Alma’s depiction of the Nephites’ future extinction at the hands of the Lamanites as “that great and dreadful day” (Alma 45:14) is thus of a piece with the “great and terrible” war that brought about the Jaredites’ extinction (Ether 15:17). In a composite of these Book of Mormon types, both genocidal war and natural disasters will thus characterize the future “great and terrible [‘dreadful’] day of the Lord,” particularly as it relates to the American continent:

“Blow ye the trumpet in Zion, and sound an alarm in my holy mountain: let all the inhabitants of the land tremble: for the day of the Lord cometh, for it is nigh at hand; A day of darkness and of gloominess, a day of clouds and thick darkness, as the morning spread upon the mountains: a great people and a strong; there hath not ever been the like, neither shall be any more after it, even to the years of many generations. A fire devoureth before them; and behind them a flame burneth: the land is as the garden of Eden before them, and behind them a desolate wilderness; yea, nothing shall escape them…

“And I will show wonders in the heavens and in the earth, blood, and fire, and pillars of smoke. The sun shall be turned into darkness, and the moon into blood, before the great and the terrible day of the Lord come. And it shall come to pass, that whosoever shall call on the name of the Lord shall be delivered: for in mount Zion and in Jerusalem shall be deliverance, as the Lord hath said, and in the remnant whom the Lord shall call” (Joel 2:1–3, 30–32).
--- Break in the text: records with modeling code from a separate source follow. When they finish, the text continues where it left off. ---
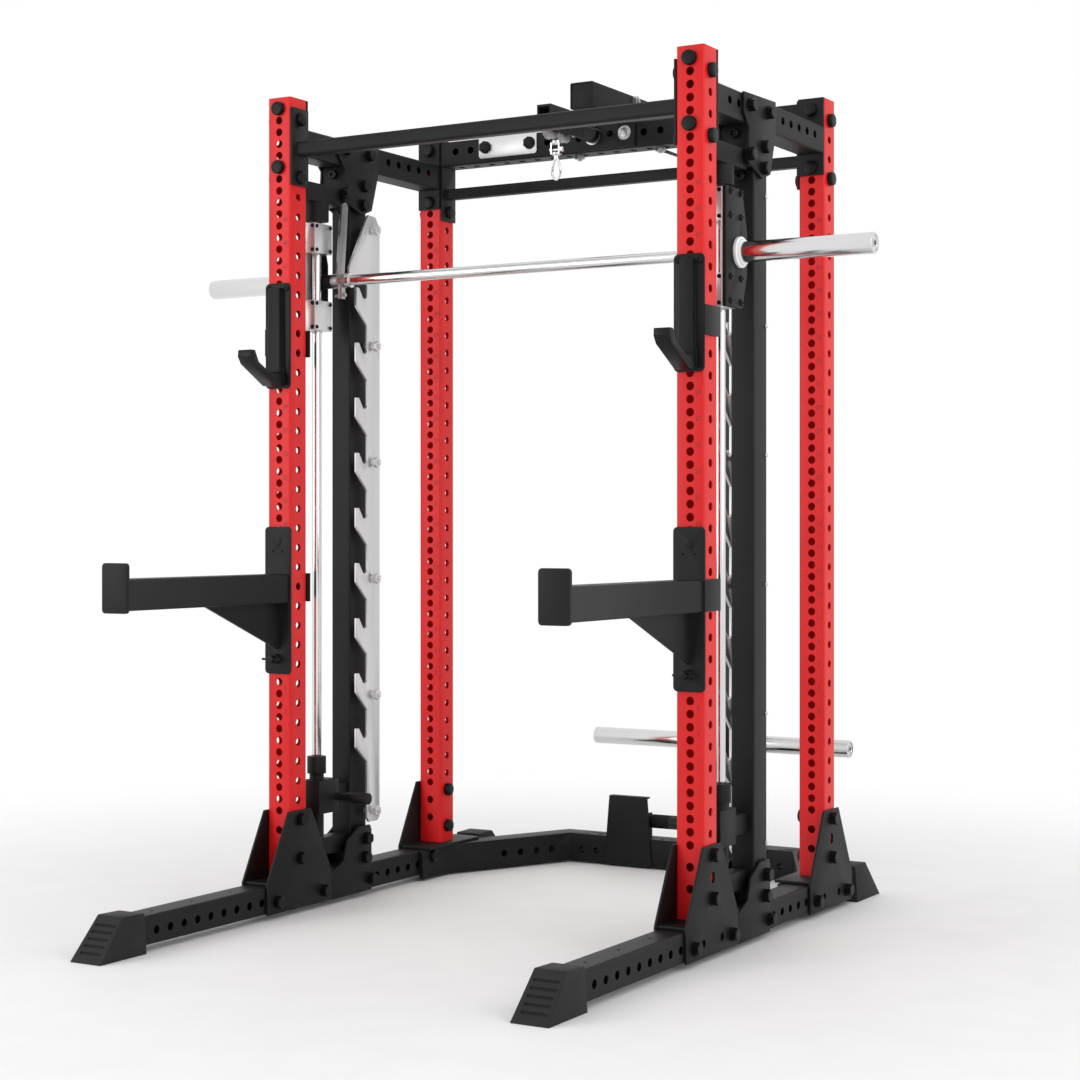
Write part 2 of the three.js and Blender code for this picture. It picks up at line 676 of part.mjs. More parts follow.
function latBeam() {
  const z = [LAT_BEAM_BOTTOM, LAT_BEAM_BOTTOM + TUBE];
  const tube = boxTube("y", [0, (z[0] + z[1]) / 2], [TUBE, TUBE], [LAT_BEAM_FRONT, LAT_BEAM_REAR]);
  const beamFront = UPRIGHT_Y - HALF;
  const saddleZ = [REAR_BEAM_TOP + GAP, LAT_BEAM_BOTTOM + 1];
  const saddle = box([-35, 35], [beamFront - 7, UPRIGHT_Y + HALF], saddleZ);
  const faceZ = [REAR_BEAM_BOTTOM + 3, REAR_BEAM_TOP + 2];
  const facePlate = box([-88, 76], [beamFront - 7, beamFront - GAP], faceZ);
  const headRear = LAT_BEAM_FRONT + 20;
  const headWeb = box([-20, 20], [HEAD_FRONT, headRear], [HEAD_TOP - 6, HEAD_TOP]);
  const riser = box([-20, 20], [headRear - 18, headRear], [HEAD_TOP - 6, LAT_BEAM_BOTTOM + 1]);
  const parts = [tube, saddle, facePlate, headWeb, riser];
  parts.push(...pulleyCheeks([HEAD_FRONT, 130], HEAD_TOP));
  parts.push(...pulleyCheeks([895, 945], LAT_BEAM_BOTTOM + 2));
  parts.push(...[GUIDE_PULLEY_Y, MAIN_PULLEY_Y, TOWER_PULLEY_Y].map(pulleyAxle));
  return cut(join(parts), [cablePassage()]);
}

add("lat_beam", black, latBeam());

function pulley(y) {
  const bore = 6 + GAP;
  const profile = [
    [bore, -8],
    [PULLEY_RIM_R, -8],
    [PULLEY_RIM_R, -6.5],
    [PULLEY_GROOVE_R, -3.2],
    [PULLEY_GROOVE_R, 3.2],
    [PULLEY_RIM_R, 6.5],
    [PULLEY_RIM_R, 8],
    [bore, 8],
    [bore, -8],
  ].map(([radius, along]) => new THREE.Vector2(radius, along));
  const geometry = new THREE.LatheGeometry(profile, 40);
  geometry.rotateZ(Math.PI / 2);
  geometry.translate(0, y, PULLEY_Z);
  return solid(geometry);
}

add("pulley_guide", steel, pulley(GUIDE_PULLEY_Y));
add("pulley_main", steel, pulley(MAIN_PULLEY_Y));
add("pulley_tower", steel, pulley(TOWER_PULLEY_Y));

function latCarriage() {
  const outer = box([-60, 60], [940, 1060], [CARRIAGE_Z0, CARRIAGE_Z1]);
  const bore = box([-37, 37], [MAST_Y - 37, MAST_Y + 37], [CARRIAGE_Z0 - 5, CARRIAGE_Z1 + 5]);
  return cut(outer, [bore]);
}

add("lat_carriage", black, latCarriage());
addPair("loading_sleeve", chrome, cylinder("x", [MAST_Y, SLEEVE_Z], SLEEVE_R, [60 + GAP, SLEEVE_TIP_X], 32));

// ---- lat cable: a fixed run over the pulleys and two hanging drops ----
function cableRun() {
  const points = [];
  for (let step = 0; step <= 10; step += 1) {
    const angle = Math.PI - (Math.PI / 2) * (step / 10);
    points.push([MAIN_PULLEY_Y, angle]);
  }
  for (let step = 0; step <= 10; step += 1) {
    const angle = Math.PI / 2 - (Math.PI / 2) * (step / 10);
    points.push([TOWER_PULLEY_Y, angle]);
  }
  const spots = points.map(
    ([y, angle]) =>
      new THREE.Vector3(0, y + CABLE_WRAP_R * Math.cos(angle), PULLEY_Z + CABLE_WRAP_R * Math.sin(angle))
  );
  const rings = spots.map((spot, index) => {
    const before = spots[Math.max(index - 1, 0)];
    const after = spots[Math.min(index + 1, spots.length - 1)];
    return { spot, along: after.clone().sub(before).normalize() };
  });
  return sweep(rings);
}

// Closed round cord through a list of ring centres in a plane of constant x.
function sweep(rings) {
  const sides = 8;
  const side = new THREE.Vector3(1, 0, 0);
  const positions = [];
  const index = [];
  for (const { spot, along } of rings) {
    const up = new THREE.Vector3().crossVectors(side, along);
    for (let corner = 0; corner < sides; corner += 1) {
      const angle = (corner / sides) * Math.PI * 2;
      const offset = side.clone().multiplyScalar(CABLE_R * Math.cos(angle));
      offset.addScaledVector(up, CABLE_R * Math.sin(angle));
      positions.push(...spot.clone().add(offset).toArray());
    }
  }
  for (let ring = 0; ring + 1 < rings.length; ring += 1) {
    for (let corner = 0; corner < sides; corner += 1) {
      const a = ring * sides + corner;
      const b = ring * sides + ((corner + 1) % sides);
      index.push(a, b + sides, b, a, a + sides, b + sides);
    }
  }
  const last = (rings.length - 1) * sides;
  for (let corner = 1; corner + 1 < sides; corner += 1) {
    index.push(0, corner, corner + 1);
    index.push(last, last + corner + 1, last + corner);
  }
  const geometry = new THREE.BufferGeometry();
  geometry.setAttribute("position", new THREE.Float32BufferAttribute(positions, 3));
  geometry.setIndex(index);
  return solid(geometry);
}

add("lat_cable_run", cableBlack, cableRun());
function cableDrop(y, lowEnd) {
  return cylinder("z", [0, y], CABLE_R, [lowEnd + GAP, PULLEY_Z - GAP], 12);
}

add("lat_cable_front_drop", cableBlack, cableDrop(LAT_DROP_Y, SNAP_HOOK_TOP));
add("lat_cable_rear_drop", cableBlack, cableDrop(TOWER_DROP_Y, CARRIAGE_Z1));

// Snap hook: a long oval ring below the stopper.
function snapHook() {
  const outer = roundedRect(new THREE.Shape(), 0, 1921, 26, 62, 12.5);
  outer.holes.push(roundedRect(new THREE.Path(), 0, 1921, 15, 50, 7.2));
  const ring = extrude("y", outer, [LAT_DROP_Y - 3, LAT_DROP_Y + 3], 8);
  const stopper = cylinder("z", [0, LAT_DROP_Y], 11, [1966, SNAP_HOOK_TOP], 20);
  const swivel = cylinder("z", [0, LAT_DROP_Y], 5, [1950, 1967], 12);
  return join([ring, stopper, swivel]);
}

add("lat_snap_hook", chrome, snapHook());

// ---- blank plate on the rear beam ----
const PLATE_FACE = UPRIGHT_Y - HALF - GAP;
const nameShape = roundedRect(new THREE.Shape(), -326, 2057, 188, 60, 9);
add("blank_name_plate", steel, extrude("y", nameShape, [PLATE_FACE - 4, PLATE_FACE]));

export default group;
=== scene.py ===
"""Power cage in a pale studio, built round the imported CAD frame. Blender 4.5, metres, +Z up."""
import json
import math
import bmesh
import bpy
from mathutils import Matrix, Vector

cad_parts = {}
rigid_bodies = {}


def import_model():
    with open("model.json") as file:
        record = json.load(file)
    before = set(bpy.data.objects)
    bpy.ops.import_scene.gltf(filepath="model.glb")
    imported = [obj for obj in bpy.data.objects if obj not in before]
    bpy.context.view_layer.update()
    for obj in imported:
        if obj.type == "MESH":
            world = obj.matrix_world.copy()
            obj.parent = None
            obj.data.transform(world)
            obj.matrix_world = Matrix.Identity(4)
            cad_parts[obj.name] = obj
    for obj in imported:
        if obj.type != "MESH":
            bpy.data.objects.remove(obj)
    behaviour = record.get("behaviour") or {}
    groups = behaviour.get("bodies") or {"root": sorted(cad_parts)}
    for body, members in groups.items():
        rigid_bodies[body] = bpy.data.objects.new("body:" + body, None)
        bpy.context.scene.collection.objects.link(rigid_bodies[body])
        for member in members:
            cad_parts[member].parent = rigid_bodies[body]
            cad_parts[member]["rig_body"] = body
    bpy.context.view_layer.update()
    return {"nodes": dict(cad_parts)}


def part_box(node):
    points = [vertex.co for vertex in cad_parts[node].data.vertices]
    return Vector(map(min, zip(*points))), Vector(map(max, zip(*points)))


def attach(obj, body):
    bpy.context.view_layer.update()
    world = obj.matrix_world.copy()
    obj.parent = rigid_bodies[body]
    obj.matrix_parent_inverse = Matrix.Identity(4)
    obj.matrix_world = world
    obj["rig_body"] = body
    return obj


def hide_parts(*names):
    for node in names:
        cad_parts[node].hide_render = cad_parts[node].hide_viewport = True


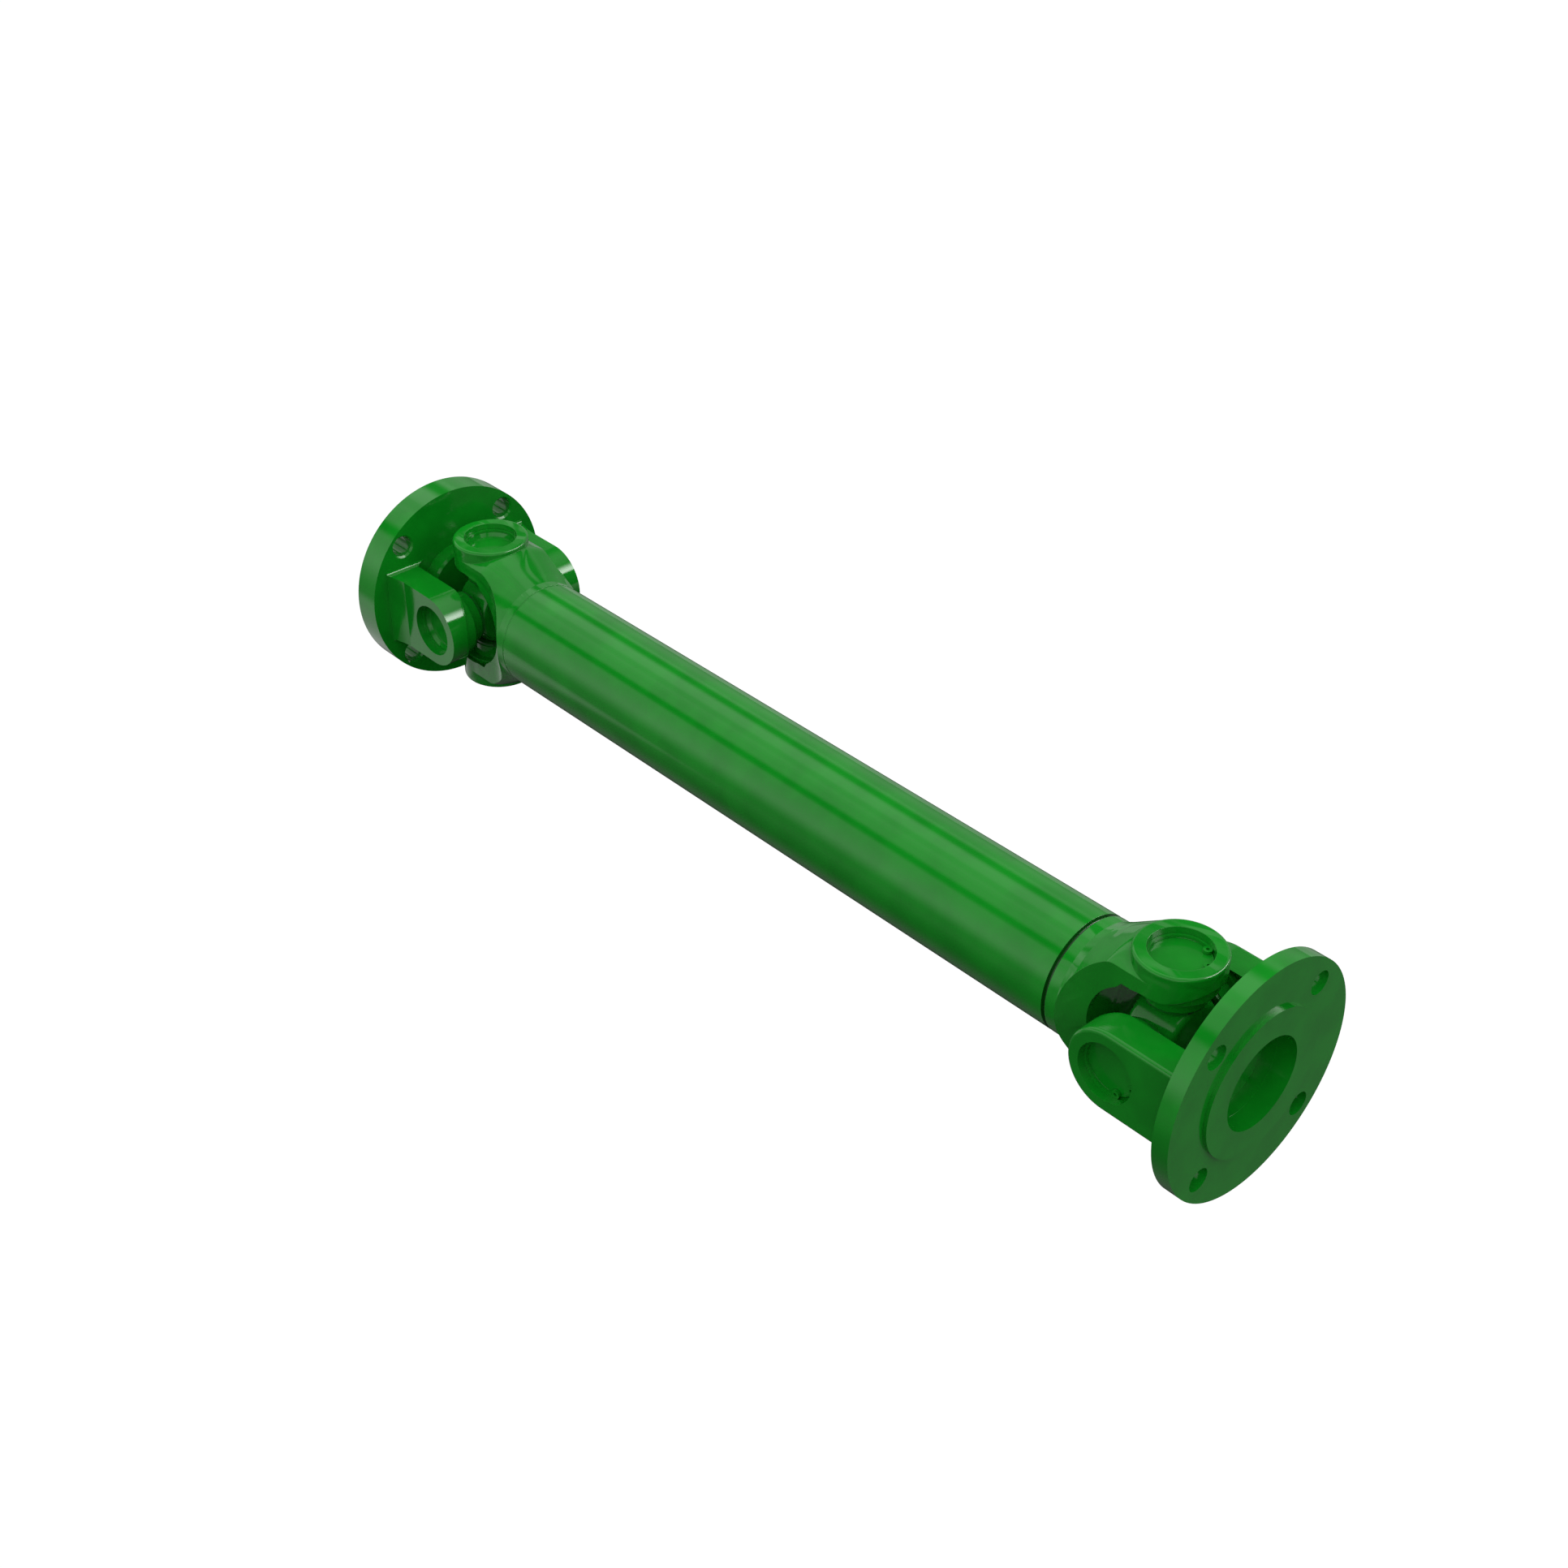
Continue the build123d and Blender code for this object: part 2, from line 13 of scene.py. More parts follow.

The Gadianton robbers’ war upon the Nephites, the natural disasters that preceded the Lord’s coming to the Nephites, and the wars of extinction of the Nephites and Jaredites thus all tell us what to expect when “the day of the Lord cometh, that shall burn as an oven [Hebrew ‘furnace’]; and all the proud, yea, and all that do wickedly, shall be stubble: and the day that cometh shall burn them up, saith the Lord of hosts, that it shall leave them neither root nor branch” (Malachi 4:1).